Monday, November 6, 2017

The soft persuasion of Dale Carnegie

“There is only one way under high heaven to get the best of an argument – and that is to avoid it.”

In a world of cut-throat competition and war, Dale Carnegie proposed the rediscovery of soft-strategy as a means of power and influence in a personal level. His ‘How to make friends and influence people‘ (1936) builds upon some basic principles of human behavior, the main one being that a positive stimulus gets positive response. A classic and constant reference in its genre, it still stands its ground as a best-seller and a very influential book in general.

On the basic assumption that human beings thrive on praise and on good feelings, Carnegie present a series of estrategies to persuade people to come around to your points of view and get them to do what you want them to; by encouraging, smiling, approaching friendly, listening, controlling your own aggressive impulses, avoiding direct confrontation and refraining from pointing out mistakes harshly one supposedly will manage to use people’s highest standards and noble motives (the ones they feel obliged to live up to) to pave the way to agreement and mutual benefit.

However, contrary to what one might think, Carnegie does not want to instigate artificiality or pretense. He believes that cordiality, soft-management and focus on one’s interlocutor’s points of view evoke a kind of natural law which, once applied, can bring an overall improvement in human relations on a professional and even ethical level and will grant, to the one who consciously makes use of it, the double power of influence and friendship.

The book is mostly based on empirical (sometimes downright anecdotal) evidence obtained by the author himself in the exercise of his profession: having been a very successful public speaker, a salesman and having conducted educational courses for business and professional men, Carnegie had the opportunity to interact and learn his principles from many important personalities like statesman Franklin Roosevelt and famous actor Clark Gable. So the rules of his book would not stem from ‘mere theories or guesswork’ as they supposedly ‘work like magic’.
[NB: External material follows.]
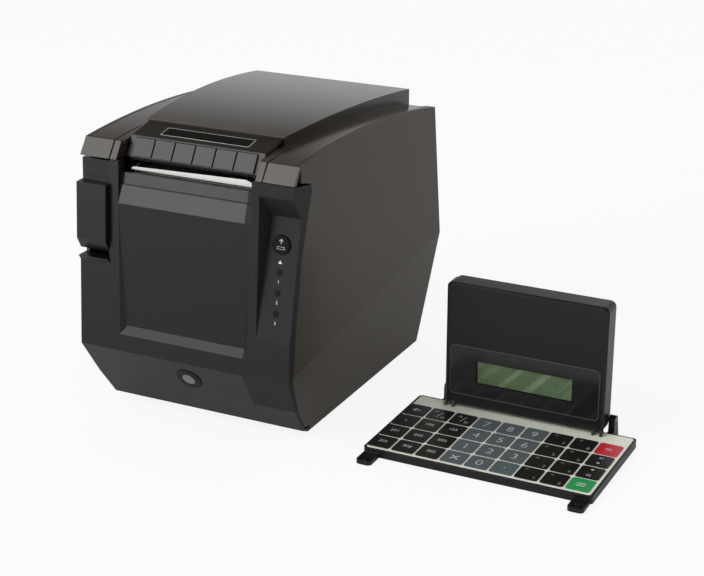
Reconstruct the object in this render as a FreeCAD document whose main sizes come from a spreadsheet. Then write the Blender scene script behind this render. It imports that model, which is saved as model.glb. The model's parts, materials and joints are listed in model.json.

Many other self-help books–some of them way more theoretically sophisticated than the present one–would later on reproduce this same ‘magical’ promise in different tones and colors. However, this particular classic stood the test of time and apparently is still believed by many as an efficient and honest way to attain its goals.

While reading ‘How to make friends’ one cannot but suspect that by using such techniques ostensibly in today’s world one risks coming across as unassertive or fundamentally weak. More recent best-selling authors like Robert Greene, and his famous ’48 Laws of Power’, for instance, shows many different approaches and strategies used to gain influence throughout history: Carnegie’s soft-strategy offers only one among many possibilities, several of them also perfectly ethical.

I’m afraid there must be some fans out there who would vehemently disagree, but, after all, the book is a nice manual for friendship and etiquette, and one which is even a little dusty now. You may still find there insightful wisdom and psychological guidance, but there is no magic involved, of course. If you are neither in search of scientifically-grounded theories or sophisticated philosophical ideas, it’s a smooth ride, you just have to take Carnegie as that old good experienced relative or Sunday school teacher who gives you useful pieces of advice about life and success.